--- START Given data ---
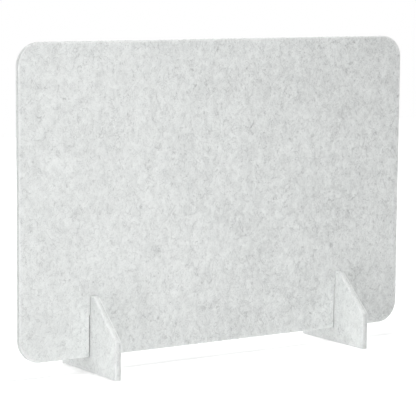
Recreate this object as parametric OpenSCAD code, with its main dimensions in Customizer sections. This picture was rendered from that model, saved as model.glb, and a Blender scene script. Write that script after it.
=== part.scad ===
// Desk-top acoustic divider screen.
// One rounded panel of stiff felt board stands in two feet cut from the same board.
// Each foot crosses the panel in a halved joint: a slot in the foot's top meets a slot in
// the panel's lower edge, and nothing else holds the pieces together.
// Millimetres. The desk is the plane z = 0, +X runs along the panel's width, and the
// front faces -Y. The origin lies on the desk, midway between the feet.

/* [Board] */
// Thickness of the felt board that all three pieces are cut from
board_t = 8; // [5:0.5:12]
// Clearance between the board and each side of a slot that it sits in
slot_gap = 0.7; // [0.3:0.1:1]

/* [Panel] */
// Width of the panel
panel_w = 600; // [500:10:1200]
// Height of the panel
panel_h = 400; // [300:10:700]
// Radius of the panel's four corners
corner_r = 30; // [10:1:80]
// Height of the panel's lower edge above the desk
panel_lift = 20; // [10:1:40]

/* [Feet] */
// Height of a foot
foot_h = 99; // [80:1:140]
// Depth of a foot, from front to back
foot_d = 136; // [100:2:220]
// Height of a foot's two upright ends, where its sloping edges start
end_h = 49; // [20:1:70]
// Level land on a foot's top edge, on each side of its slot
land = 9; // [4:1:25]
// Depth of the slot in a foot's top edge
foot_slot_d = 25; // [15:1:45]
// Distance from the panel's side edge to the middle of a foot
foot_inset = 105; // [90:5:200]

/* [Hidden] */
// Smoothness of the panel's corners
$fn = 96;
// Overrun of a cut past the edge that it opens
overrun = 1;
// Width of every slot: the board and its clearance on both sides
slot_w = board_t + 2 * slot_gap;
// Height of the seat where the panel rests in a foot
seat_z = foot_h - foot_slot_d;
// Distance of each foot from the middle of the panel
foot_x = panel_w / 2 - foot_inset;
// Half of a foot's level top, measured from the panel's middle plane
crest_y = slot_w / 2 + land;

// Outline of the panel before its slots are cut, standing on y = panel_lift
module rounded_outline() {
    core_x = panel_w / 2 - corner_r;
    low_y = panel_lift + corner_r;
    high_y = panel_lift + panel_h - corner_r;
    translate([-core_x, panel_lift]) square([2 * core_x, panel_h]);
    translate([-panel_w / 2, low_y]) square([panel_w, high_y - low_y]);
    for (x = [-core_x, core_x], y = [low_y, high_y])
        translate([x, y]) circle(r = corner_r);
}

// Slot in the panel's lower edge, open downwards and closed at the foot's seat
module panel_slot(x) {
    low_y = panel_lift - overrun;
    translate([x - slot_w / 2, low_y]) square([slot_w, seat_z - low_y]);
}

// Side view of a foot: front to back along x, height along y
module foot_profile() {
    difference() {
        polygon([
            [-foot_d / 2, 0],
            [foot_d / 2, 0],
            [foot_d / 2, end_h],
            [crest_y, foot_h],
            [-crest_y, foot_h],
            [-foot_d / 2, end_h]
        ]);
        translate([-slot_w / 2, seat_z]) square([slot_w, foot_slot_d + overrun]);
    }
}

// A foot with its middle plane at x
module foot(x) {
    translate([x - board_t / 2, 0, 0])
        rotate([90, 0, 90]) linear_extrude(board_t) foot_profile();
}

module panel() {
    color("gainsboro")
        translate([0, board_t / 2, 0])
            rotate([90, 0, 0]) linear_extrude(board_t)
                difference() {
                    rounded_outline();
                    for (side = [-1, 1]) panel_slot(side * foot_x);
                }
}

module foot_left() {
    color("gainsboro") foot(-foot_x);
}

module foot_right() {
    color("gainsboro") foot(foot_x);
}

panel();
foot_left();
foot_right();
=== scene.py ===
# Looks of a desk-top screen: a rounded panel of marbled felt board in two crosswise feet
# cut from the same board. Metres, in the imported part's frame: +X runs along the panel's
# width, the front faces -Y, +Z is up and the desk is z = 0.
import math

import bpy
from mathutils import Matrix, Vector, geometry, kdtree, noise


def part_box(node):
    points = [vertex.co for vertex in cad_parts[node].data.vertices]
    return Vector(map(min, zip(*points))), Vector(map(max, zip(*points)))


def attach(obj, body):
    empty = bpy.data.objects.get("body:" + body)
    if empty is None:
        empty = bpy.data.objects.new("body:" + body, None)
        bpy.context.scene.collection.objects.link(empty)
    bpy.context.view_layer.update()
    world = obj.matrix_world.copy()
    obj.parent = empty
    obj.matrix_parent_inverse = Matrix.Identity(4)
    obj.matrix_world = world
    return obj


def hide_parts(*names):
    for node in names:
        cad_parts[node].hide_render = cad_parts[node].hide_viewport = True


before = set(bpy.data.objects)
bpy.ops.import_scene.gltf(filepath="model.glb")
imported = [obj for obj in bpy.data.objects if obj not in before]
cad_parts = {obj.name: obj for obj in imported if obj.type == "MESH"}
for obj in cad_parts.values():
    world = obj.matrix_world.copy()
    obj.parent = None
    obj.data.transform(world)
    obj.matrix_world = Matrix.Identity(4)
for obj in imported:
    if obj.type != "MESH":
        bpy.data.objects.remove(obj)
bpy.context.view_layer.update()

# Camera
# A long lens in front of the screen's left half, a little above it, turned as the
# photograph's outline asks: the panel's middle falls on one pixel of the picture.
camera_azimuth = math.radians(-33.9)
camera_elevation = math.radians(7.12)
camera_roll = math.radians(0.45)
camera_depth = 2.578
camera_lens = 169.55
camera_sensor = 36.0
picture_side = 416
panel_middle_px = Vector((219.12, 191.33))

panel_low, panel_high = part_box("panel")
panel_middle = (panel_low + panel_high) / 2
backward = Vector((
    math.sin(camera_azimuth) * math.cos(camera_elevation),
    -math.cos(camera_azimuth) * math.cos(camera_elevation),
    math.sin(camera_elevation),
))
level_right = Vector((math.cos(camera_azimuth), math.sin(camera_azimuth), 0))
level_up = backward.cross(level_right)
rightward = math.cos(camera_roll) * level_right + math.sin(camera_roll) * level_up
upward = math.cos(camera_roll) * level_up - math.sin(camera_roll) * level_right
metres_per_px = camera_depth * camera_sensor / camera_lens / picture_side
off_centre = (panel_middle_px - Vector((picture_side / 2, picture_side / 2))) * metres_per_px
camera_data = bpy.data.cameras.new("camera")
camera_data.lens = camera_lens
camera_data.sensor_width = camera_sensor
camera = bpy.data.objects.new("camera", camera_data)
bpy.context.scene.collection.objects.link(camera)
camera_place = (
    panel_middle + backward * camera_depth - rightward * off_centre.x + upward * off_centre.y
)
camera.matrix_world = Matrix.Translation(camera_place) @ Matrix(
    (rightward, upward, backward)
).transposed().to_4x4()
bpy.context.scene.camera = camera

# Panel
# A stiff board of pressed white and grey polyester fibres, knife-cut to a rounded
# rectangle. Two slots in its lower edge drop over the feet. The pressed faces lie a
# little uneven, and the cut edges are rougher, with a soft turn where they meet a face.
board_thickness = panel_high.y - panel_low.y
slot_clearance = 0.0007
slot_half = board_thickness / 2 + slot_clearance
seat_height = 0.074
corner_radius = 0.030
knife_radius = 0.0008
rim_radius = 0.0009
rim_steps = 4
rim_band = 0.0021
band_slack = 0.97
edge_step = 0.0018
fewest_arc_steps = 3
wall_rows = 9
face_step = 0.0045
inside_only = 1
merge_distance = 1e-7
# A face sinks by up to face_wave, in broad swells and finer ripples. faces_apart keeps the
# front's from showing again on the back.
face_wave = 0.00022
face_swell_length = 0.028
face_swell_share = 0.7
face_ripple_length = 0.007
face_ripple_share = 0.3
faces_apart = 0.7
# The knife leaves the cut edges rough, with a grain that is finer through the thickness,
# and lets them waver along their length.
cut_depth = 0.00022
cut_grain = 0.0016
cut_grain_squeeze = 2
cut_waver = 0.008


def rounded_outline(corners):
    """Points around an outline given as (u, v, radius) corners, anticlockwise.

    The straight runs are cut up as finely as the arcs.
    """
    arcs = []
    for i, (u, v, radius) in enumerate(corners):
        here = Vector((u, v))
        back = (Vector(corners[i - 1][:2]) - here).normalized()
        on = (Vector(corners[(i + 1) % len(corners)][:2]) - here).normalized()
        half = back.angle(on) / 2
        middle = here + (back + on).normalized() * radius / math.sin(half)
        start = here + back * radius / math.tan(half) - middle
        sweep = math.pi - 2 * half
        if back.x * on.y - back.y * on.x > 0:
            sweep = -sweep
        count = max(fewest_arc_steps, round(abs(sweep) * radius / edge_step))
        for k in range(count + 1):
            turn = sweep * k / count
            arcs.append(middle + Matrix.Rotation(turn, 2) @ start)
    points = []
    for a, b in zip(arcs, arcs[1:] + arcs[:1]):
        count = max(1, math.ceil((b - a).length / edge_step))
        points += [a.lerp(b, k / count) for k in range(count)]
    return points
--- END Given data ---
In the listing above, locate the line containing "the foot's seat" and the line containing "cad_parts[node].hide_render = cad_parts[node].hide_viewport", then transcribe both and every line between them verbatim.

Solution to this exercise ::
// Slot in the panel's lower edge, open downwards and closed at the foot's seat
module panel_slot(x) {
    low_y = panel_lift - overrun;
    translate([x - slot_w / 2, low_y]) square([slot_w, seat_z - low_y]);
}

// Side view of a foot: front to back along x, height along y
module foot_profile() {
    difference() {
        polygon([
            [-foot_d / 2, 0],
            [foot_d / 2, 0],
            [foot_d / 2, end_h],
            [crest_y, foot_h],
            [-crest_y, foot_h],
            [-foot_d / 2, end_h]
        ]);
        translate([-slot_w / 2, seat_z]) square([slot_w, foot_slot_d + overrun]);
    }
}

// A foot with its middle plane at x
module foot(x) {
    translate([x - board_t / 2, 0, 0])
        rotate([90, 0, 90]) linear_extrude(board_t) foot_profile();
}

module panel() {
    color("gainsboro")
        translate([0, board_t / 2, 0])
            rotate([90, 0, 0]) linear_extrude(board_t)
                difference() {
                    rounded_outline();
                    for (side = [-1, 1]) panel_slot(side * foot_x);
                }
}

module foot_left() {
    color("gainsboro") foot(-foot_x);
}

module foot_right() {
    color("gainsboro") foot(foot_x);
}

panel();
foot_left();
foot_right();
=== scene.py ===
# Looks of a desk-top screen: a rounded panel of marbled felt board in two crosswise feet
# cut from the same board. Metres, in the imported part's frame: +X runs along the panel's
# width, the front faces -Y, +Z is up and the desk is z = 0.
import math

import bpy
from mathutils import Matrix, Vector, geometry, kdtree, noise


def part_box(node):
    points = [vertex.co for vertex in cad_parts[node].data.vertices]
    return Vector(map(min, zip(*points))), Vector(map(max, zip(*points)))


def attach(obj, body):
    empty = bpy.data.objects.get("body:" + body)
    if empty is None:
        empty = bpy.data.objects.new("body:" + body, None)
        bpy.context.scene.collection.objects.link(empty)
    bpy.context.view_layer.update()
    world = obj.matrix_world.copy()
    obj.parent = empty
    obj.matrix_parent_inverse = Matrix.Identity(4)
    obj.matrix_world = world
    return obj


def hide_parts(*names):
    for node in names:
        cad_parts[node].hide_render = cad_parts[node].hide_viewport = True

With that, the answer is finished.